Where banking fits in your Solo Financial OS
Banking is the Foundation layer of your Solo Financial Operating System — the infrastructure that everything else plugs into. Get it right and your cash flow, tax estimates, contractor payments, and investment transfers all run on clean rails. Get it wrong and you spend hours reconciling mixed personal and business transactions every quarter.
The most common Foundation mistake for nomad freelancers is using a single account for everything: operating expenses, tax reserves, personal withdrawals, and foreign receipts all land in one place. The two-account stack (Wise for international + Relay/Bluevine/Mercury/Lili for domestic) solves this at a cost that is often under $200/year — less than two hours of most freelancers' billing rate.

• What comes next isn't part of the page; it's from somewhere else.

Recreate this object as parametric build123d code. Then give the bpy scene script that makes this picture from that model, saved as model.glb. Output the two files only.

Once your banking layer is set, the next moves are a business credit card for rewards on operating expenses (see Best Business Credit Cards for Solo Operators) and a tax-estimated-payment system so the IRS is never a surprise. If you receive payments through platforms like PayPal or Stripe, check the 1099-K rules for 2026 — the threshold changed again this year.
Bottom line
There is no single best bank account for digital nomad freelancers — there is the right combination for your client mix, cash balance, and entity structure. Use the decision tree above to route yourself, not a generic ranking. Most solos land on Wise Business plus one domestic account, and the total annual cost is well under $200 before conversion fees. The accounts to avoid for most nomads: Revolut Business Basic ($10/month for minimal FX allowance) and any single-account setup that mixes foreign receipts, tax reserves, and operating expenses.

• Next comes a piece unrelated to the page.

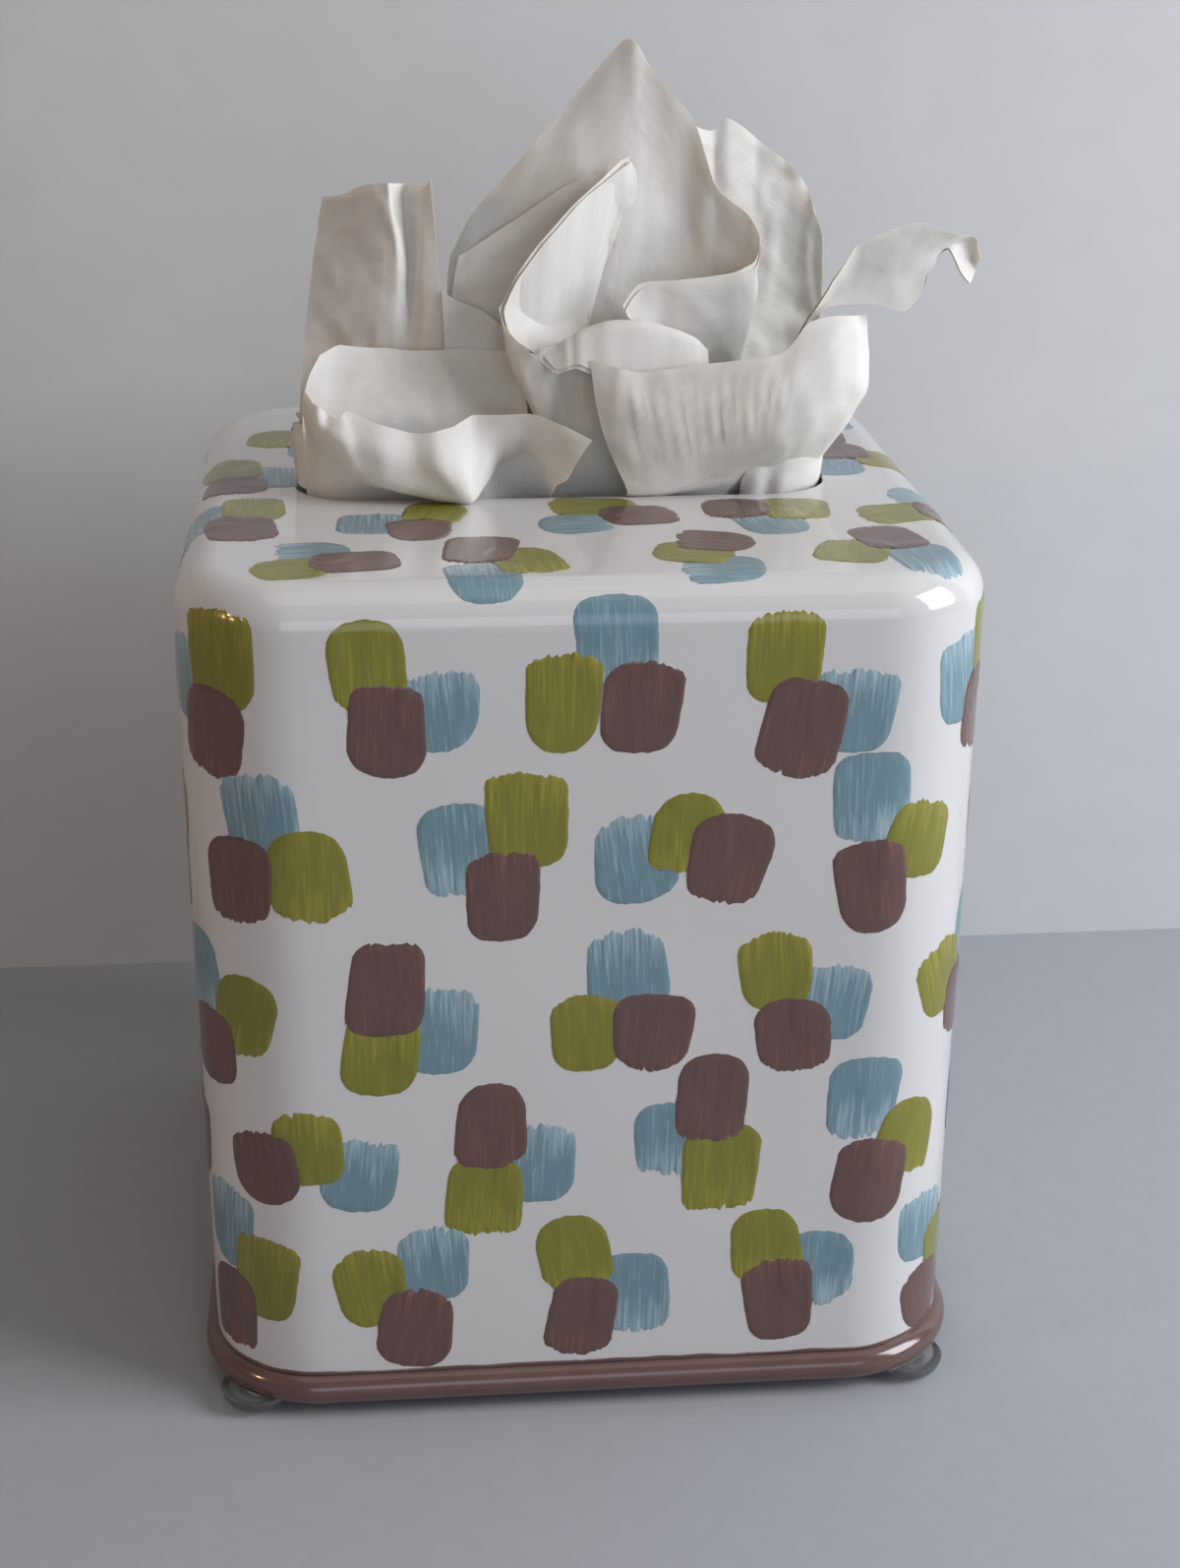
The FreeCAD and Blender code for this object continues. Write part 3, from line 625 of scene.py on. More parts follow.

All fee and APY figures in this article are sourced from official provider pages checked June 13, 2026 and are subject to change. APYs are variable. FDIC coverage on fintech accounts is pass-through and subject to conditions — it covers failure of the partner bank, not failure of the fintech. Verify current rates, fees, and eligibility requirements directly with each provider before applying.